However, you must meet certain qualifications to short sell a home on a VA loan. For example, you must demonstrate that you have a financial hardship, such as major medical expenses, or the recent death of one of the primary earners in your household.

If you believe that you need to short sell your home, then you will need to initiate the process by contacting your loan servicer. You may be asked to provide proof of financial hardship and to complete a Compromise Sale Agreement application.

Buying a Short Sale Home

The decision to purchase a short sale home provides some advantages, such as being able to get the best price on the house that you want. However, VA loans are only issued for houses that meet specific appraisal standards. The house that you want to buy must be in livable condition, and this means that some repairs may need to be done before you can get approval for the loan.

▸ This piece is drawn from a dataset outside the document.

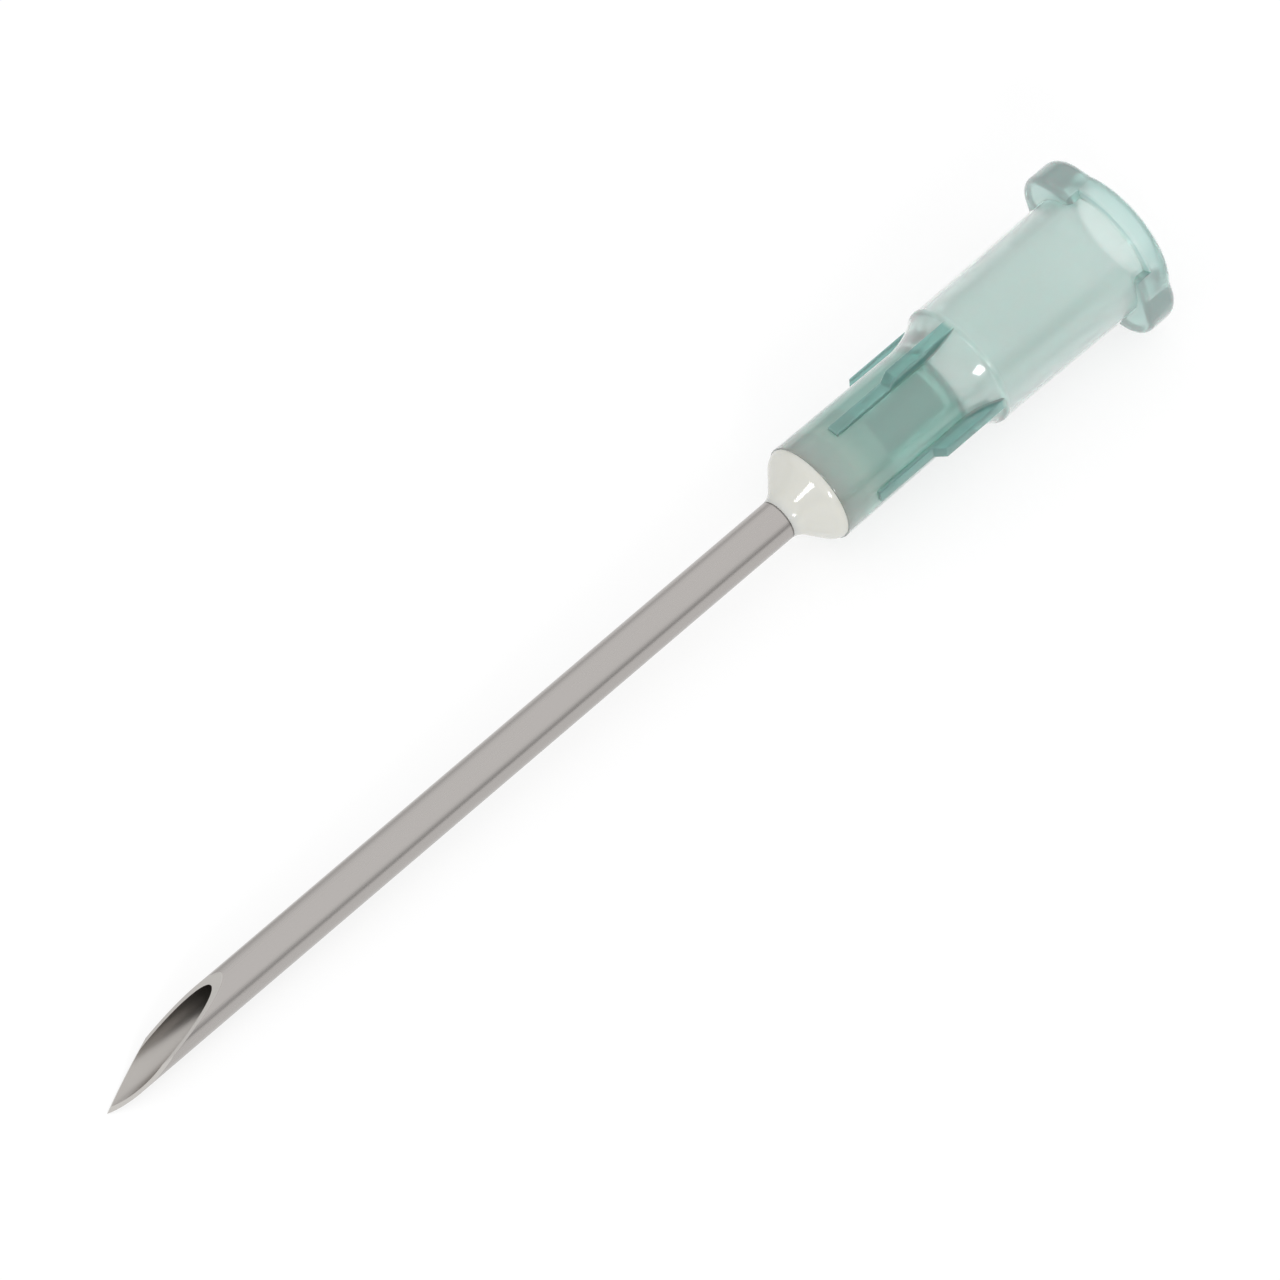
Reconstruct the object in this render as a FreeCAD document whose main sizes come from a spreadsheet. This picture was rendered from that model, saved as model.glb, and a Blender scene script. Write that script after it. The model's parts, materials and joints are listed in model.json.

Getting Approved for a Loan After a Short Sale

Your ability to get a VA loan with a short sale on your record depends upon several factors. If you were up-to-date on your mortgage payments, then you may be eligible for a loan shortly after closing on the sale. However, there may be a waiting period of up to two years if you were late on the payments, or have a previous foreclosure in your history.

While short sales do complicate the home buying or selling process, there are times when they are necessary and potentially beneficial. Always ask your mortgage specialist about how short sales could affect your VA loan eligibility, so that you can make the best-informed decision for your situation.